── RECORDS PROVIDED ──

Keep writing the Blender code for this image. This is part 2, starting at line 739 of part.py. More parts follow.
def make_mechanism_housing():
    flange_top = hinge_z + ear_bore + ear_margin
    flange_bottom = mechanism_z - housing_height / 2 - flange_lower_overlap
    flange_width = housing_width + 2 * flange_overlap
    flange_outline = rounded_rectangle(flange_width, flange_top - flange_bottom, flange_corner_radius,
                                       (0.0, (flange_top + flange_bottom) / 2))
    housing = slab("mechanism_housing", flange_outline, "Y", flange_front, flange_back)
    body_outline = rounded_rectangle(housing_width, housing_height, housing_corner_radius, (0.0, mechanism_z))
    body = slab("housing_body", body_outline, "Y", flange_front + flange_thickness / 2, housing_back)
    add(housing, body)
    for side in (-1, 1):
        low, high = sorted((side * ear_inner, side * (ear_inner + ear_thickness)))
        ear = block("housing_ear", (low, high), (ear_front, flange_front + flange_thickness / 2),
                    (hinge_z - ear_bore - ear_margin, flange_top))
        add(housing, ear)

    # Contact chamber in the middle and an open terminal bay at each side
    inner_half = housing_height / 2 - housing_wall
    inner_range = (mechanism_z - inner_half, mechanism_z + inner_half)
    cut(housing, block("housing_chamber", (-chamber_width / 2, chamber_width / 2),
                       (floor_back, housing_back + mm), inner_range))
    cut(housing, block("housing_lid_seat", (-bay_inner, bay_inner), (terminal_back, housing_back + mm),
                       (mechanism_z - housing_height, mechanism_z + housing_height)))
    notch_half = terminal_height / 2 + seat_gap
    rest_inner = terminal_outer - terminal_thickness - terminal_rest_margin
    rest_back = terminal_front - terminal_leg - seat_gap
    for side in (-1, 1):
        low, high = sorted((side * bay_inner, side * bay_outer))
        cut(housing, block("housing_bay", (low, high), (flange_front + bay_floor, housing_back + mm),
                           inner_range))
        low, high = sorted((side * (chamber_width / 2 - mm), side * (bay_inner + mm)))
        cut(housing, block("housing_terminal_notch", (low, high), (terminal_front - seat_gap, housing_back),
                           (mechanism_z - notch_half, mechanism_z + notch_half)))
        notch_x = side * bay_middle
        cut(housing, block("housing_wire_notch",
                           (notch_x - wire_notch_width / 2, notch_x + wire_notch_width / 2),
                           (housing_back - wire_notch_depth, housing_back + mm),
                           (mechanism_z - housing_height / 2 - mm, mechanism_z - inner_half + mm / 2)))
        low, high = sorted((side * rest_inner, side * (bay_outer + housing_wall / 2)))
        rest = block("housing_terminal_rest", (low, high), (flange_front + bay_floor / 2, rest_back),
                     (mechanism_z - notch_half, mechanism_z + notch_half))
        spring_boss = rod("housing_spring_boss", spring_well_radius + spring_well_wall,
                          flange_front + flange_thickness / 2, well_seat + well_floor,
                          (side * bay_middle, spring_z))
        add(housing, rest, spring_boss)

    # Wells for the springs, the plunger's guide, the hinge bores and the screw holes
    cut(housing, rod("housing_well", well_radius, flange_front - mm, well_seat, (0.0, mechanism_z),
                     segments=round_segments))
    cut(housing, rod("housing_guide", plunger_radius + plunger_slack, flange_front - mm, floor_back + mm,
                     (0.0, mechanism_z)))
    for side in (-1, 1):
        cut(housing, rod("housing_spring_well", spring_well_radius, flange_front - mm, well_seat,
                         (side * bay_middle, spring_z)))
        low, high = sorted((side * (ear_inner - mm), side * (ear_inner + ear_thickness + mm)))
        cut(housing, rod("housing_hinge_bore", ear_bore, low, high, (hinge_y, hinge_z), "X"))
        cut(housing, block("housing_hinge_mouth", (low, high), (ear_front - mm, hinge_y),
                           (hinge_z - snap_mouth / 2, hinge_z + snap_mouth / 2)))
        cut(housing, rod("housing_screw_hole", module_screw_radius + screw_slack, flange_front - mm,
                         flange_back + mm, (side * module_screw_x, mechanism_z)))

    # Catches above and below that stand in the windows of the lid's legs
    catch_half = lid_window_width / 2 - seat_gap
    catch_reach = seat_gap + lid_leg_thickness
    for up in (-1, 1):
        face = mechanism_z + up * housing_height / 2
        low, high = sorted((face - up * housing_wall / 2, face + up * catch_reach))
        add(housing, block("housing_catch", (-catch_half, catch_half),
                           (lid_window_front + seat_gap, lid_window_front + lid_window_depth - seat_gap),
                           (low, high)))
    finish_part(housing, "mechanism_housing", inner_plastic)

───
── RECORDS PROVIDED ──

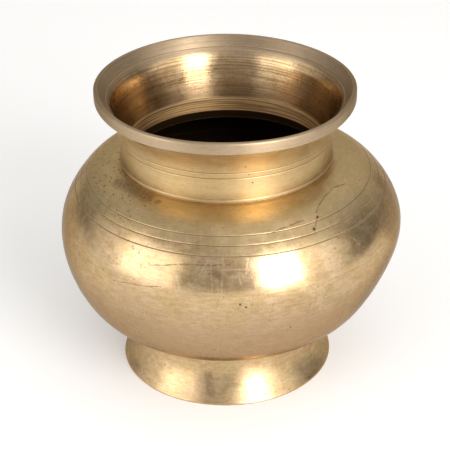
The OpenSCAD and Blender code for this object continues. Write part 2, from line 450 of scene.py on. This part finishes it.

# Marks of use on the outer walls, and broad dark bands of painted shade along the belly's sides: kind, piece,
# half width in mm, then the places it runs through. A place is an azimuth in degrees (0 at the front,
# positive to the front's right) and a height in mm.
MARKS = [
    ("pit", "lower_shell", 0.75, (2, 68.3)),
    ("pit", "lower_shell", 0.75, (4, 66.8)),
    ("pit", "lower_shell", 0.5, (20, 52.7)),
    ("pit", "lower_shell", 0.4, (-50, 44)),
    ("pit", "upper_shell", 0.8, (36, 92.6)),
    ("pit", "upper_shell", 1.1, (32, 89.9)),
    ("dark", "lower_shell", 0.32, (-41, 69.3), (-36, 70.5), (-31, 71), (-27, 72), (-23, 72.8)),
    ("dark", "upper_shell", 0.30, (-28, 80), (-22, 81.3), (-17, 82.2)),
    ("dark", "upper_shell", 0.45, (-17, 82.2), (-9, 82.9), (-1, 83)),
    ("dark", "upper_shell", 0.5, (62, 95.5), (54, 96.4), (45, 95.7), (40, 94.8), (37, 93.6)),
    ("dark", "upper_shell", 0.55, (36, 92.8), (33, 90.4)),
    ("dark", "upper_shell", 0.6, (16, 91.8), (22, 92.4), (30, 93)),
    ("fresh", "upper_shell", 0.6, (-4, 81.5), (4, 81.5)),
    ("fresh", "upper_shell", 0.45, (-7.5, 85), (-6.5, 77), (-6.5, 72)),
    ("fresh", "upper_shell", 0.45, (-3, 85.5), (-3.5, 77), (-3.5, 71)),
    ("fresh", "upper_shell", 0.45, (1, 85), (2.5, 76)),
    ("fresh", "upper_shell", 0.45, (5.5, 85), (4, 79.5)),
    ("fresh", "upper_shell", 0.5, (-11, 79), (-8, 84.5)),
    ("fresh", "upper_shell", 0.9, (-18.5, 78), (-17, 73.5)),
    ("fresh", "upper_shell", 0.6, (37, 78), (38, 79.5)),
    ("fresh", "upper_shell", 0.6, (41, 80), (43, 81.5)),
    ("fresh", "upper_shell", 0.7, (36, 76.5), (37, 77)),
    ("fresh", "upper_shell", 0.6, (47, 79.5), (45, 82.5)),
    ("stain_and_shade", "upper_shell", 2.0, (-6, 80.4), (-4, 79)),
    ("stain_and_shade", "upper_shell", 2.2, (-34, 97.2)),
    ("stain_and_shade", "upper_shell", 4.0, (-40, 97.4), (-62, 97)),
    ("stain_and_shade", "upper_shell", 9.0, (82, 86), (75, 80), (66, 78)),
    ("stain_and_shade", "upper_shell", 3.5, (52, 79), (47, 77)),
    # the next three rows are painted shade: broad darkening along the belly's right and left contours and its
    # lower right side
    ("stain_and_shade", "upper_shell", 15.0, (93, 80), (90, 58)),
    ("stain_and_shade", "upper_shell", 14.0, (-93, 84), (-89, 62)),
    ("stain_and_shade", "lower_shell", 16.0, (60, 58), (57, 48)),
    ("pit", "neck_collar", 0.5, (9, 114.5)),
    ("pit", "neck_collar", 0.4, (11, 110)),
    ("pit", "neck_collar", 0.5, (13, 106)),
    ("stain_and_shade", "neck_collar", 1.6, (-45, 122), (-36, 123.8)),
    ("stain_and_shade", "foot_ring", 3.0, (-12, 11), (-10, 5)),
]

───

Of the lines in the entries above, how many include "this"? Only the number should be given.

ANSWER: 2